Annelisa is a young single mother working hard to make ends meet. Her small home was leaky and almost completely uninsulated. A local program called Community Power Works stepped in to help.
"My house was insulated [through CPW] by Trius Home Performance and instead of the furnace running once an hour throughout the night to keep the house a cold and drafty 69F it was last night running twice during the whole night and kept it a cozy 69 F," Annelisa said.
Community Power Works, a Seattle compendium of local government agencies, local utilities, non-profits and private companies, funded by a grant from the Department of Energy is offering homeowners rebates that often total more than half the cost of the project.
This is a great story and it's not uncommon. Many and varied groups are offering everything from small rebates to complete funding for weatherization, renewables and other energy saving measures. The Puget Sound region where Annelisa lives has a program for free energy assessments to help home owners determine the need and cost for insulation and indoor air quality issues.
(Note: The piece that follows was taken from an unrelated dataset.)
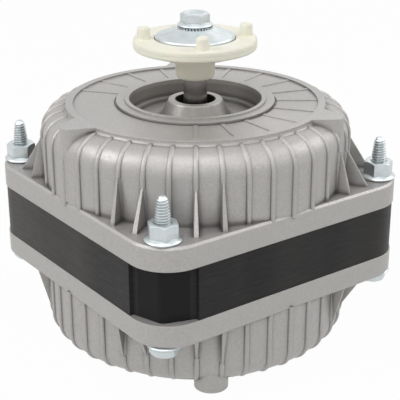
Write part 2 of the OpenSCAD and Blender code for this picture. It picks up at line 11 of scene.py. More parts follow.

The federal Weatherization Assistance Program (WAP) has been in place since 1976 and has helped millions of homeowners improve their homes and energy bills nation wide. Most utilitites inspired by the need to minimize new power generation facilities and nudged by the Federal Government are operating long standing and generous programs to help building owners save energy.
A clearing house for most of these programs is at the Database of State Incentives for Renewables and Efficiency (DSIRE) website.
Annelisa's story is not unique and as she says, "...don’t forget the rebates - money straight into your pocket."